The creators of the new documentary Eating Animals, based loosely on a treatise by novelist Jonathan Safran Foer, aren't exposing the cruelty of factory farming. Accounts of the horrors of Concentrated Animal Feeding Operations from reporters, activists and whistleblowers have exposed it again and again. Eating Animals urges us to face what we already suspect — that something is deeply, foully wrong.
In that sense, the film is wildly successful, stirring fury and revulsion. The filmmakers take us inside COFAs, offering a perspective that lawmakers funded by agribusiness have passed statutes to deny us. Here, by the thousands, are animals trapped in bodies that have been bioengineered to yield maximum meat and dairy, but are not suitable be to lived in. Living inside, immobile, existing just long enough to plump up to their owners' satisfaction, these animals never build up resistances to diseases; that obliges the farmers to douse and inject them with antibiotics that then taint our food supply, all while encouraging the development of new, drug-resistant bacteria. "They've calculated how close to death we can keep an animal without killing it," Natalie Portman intones, in quietly outraged narration.

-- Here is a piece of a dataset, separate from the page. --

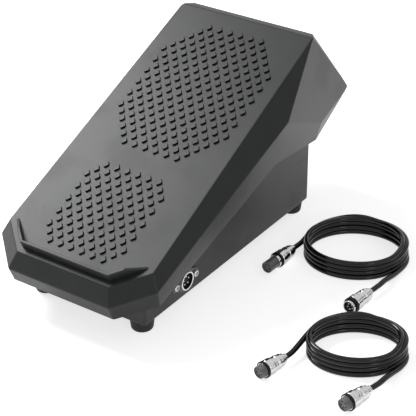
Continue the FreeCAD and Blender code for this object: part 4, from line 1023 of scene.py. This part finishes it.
def make_flange(finishes):
    """Flat flange with two screw lobes and a hole for the barrel."""
    outline = flange_outline()
    hole = []
    for u, w in outline:
        a = math.atan2(w, u)
        hole.append((BARREL_R * math.cos(a), BARREL_R * math.sin(a)))
    bm = bmesh.new()
    edges = []
    for path in (outline, hole):
        for x in (WALL_X, WALL_X + FLANGE_THICK):
            edges.append([bm.verts.new(place(x, SOCKET_Y + u, SOCKET_Z + w)) for u, w in path])
    back, front, hole_back, hole_front = edges
    for k in range(len(outline)):
        m = (k + 1) % len(outline)
        for one, two in ((back, front), (hole_back, hole_front), (back, hole_back), (front, hole_front)):
            bm.faces.new((one[k], one[m], two[m], two[k]))
    flange = from_bmesh("socket_flange", bm, finishes["flange_plating"])
    smooth(flange.data)
    add_bevel(flange, FLANGE_EDGE, 2, 40)
    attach(flange, "base")
    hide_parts("socket_shell")


def make_socket_insert(finishes):
    """Black insert with a thin sleeve along the barrel's mouth."""
    outer = BARREL_BORE_R - INSERT_PLAY
    profile = [(0, BARREL_BACK), (outer, BARREL_BACK), (outer, SLEEVE_BACK), (SLEEVE_R, SLEEVE_BACK),
               (SLEEVE_R, SLEEVE_FRONT), (SLEEVE_BORE_R, SLEEVE_FRONT), (SLEEVE_BORE_R, SOCKET_FACE),
               (0, SOCKET_FACE)]
    insert = turned("socket_moulded_insert", profile, place(WALL_X, SOCKET_Y, SOCKET_Z), (1, 0, 0),
                    finishes["insert_plastic"], 0.3, 48)
    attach(insert, "base")
    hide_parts("socket_insert")


def make_socket_pins(finishes):
    """Ring of plated pins on the socket's insert."""
    bm = bmesh.new()
    for k in range(CONTACTS):
        a = math.radians(90 + 360 / CONTACTS * k)
        y = SOCKET_Y + SOCKET_PIN_RING_R * math.cos(a)
        z = SOCKET_Z + SOCKET_PIN_RING_R * math.sin(a)
        add_turned(bm, SOCKET_PIN, place(WALL_X, y, z), (1, 0, 0), 0.1, 16)
    pins = from_bmesh("socket_pins", bm, finishes["ring_plating"])
    smooth(pins.data)
    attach(pins, "base")
    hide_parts("socket_contacts")


# Finishes on the nodes that stay

def dress_cad_nodes(finishes):
    """Gives every CAD node the finish that its slot names."""
    slots = {part["node"]: part["material_slot"] for part in frame["record"]["subparts"]}
    for name, obj in frame["nodes"].items():
        finish = finishes[slots[name]]
        if not obj.material_slots:
            obj.data.materials.append(finish)
        for slot in obj.material_slots:
            slot.material = finish


# Light and floor

def add_softbox(name, location, target, side, radiance):
    """Square softbox that faces its target."""
    data = bpy.data.lights.new(name, "AREA")
    data.shape = "RECTANGLE"
    data.size = side
    data.size_y = side
    data.energy = radiance * math.pi * side * side
    light = bpy.data.objects.new(name, data)
    light.location = location
    aim = Vector(target) - Vector(location)
    light.rotation_euler = aim.to_track_quat("-Z", "Y").to_euler()
    bpy.context.collection.objects.link(light)


def shown(tree):
    """1 for what the camera sees straight, in a mirror or through glass, 0 for light on the object."""
    path = tree.nodes.new("ShaderNodeLightPath").outputs
    seen = add_math(tree, "MAXIMUM", path["Is Camera Ray"], path["Is Glossy Ray"])
    return add_math(tree, "MAXIMUM", seen, path["Is Transmission Ray"])


def add_world():
    """Soft white light from all round, shown as plain white."""
    world = bpy.data.worlds.new("studio")
    bpy.context.scene.world = world
    world.use_nodes = True
    tree = world.node_tree
    background = tree.nodes["Background"]
    background.inputs["Color"].default_value = (1, 1, 1, 1)
    level = add_range(tree, shown(tree), target=(WORLD_ON_OBJECT, WORLD_SHOWN))
    tree.links.new(level, background.inputs["Strength"])


def add_card(name, corners, material):
    """Flat four-cornered stage piece."""
    mesh = bpy.data.meshes.new(name)
    mesh.from_pydata(corners, [], [(0, 1, 2, 3)])
    card = add_object(name, mesh, material)
    return card


def add_floor():
    """Pale floor that keeps the shadows and shows as white."""
    material, tree, shader = new_finish("white sweep")
    shader.inputs["Base Color"].default_value = FLOOR_COLOUR
    shader.inputs["Roughness"].default_value = 0.9
    shader.inputs["Specular IOR Level"].default_value = 0.0
    shader.inputs["Emission Color"].default_value = (1, 1, 1, 1)
    level = add_range(tree, shown(tree), target=(0.0, FLOOR_SHOWN))
    tree.links.new(level, shader.inputs["Emission Strength"])
    half = FLOOR_HALF
    add_card("floor", [(-half, -half, 0), (half, -half, 0), (half, half, 0), (-half, half, 0)], material)


def add_dark_flags():
    """Upright black cards beyond the plugs and out of view, for the plating to mirror."""
    material, _, shader = new_finish("black card")
    shader.inputs["Base Color"].default_value = CARD_COLOUR
    shader.inputs["Roughness"].default_value = 0.9
    for name, (low, height) in CARDS.items():
        foot = Vector((*CARD_PLACE, low))
        rise = Vector((0, 0, height))
        left, right = foot - CARD_ACROSS, foot + CARD_ACROSS
        flag = add_card(name, [left, right, right + rise, left + rise], material)
        flag.visible_camera = False
        flag.visible_shadow = False


# Making

bpy.context.scene.view_settings.view_transform = "Standard"
add_camera()
finishes = build_finishes()
plug_pieces = {number: make_plug(number, finishes) for number in PLUGS}
for number in LEADS:
    make_lead(number, finishes)
make_cover(finishes)
make_lip(finishes)
make_studs(finishes)
make_spring("left", -SPRING_X, finishes)
make_spring("right", SPRING_X, finishes)
make_barrel(finishes)
make_flange(finishes)
make_socket_insert(finishes)
make_socket_pins(finishes)
dress_cad_nodes(finishes)
for name, values in SOFTBOXES.items():
    add_softbox(name, *values)
add_world()
add_floor()
add_dark_flags()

The title suggests that, like Foer's book, Eating Animals will interrogate the sustainability, practicality and fundamental morality of global food production and consumption. Its approach, though, is too scattershot, its arguments too dependent on what footage was acquired by the filmmakers. As a work of sustained, thoughtful inquiry, Eating Animals is a bust; as a reminder of what we should all be thinking about, though, it's searing. After seeing it, pretending not to know is impossible.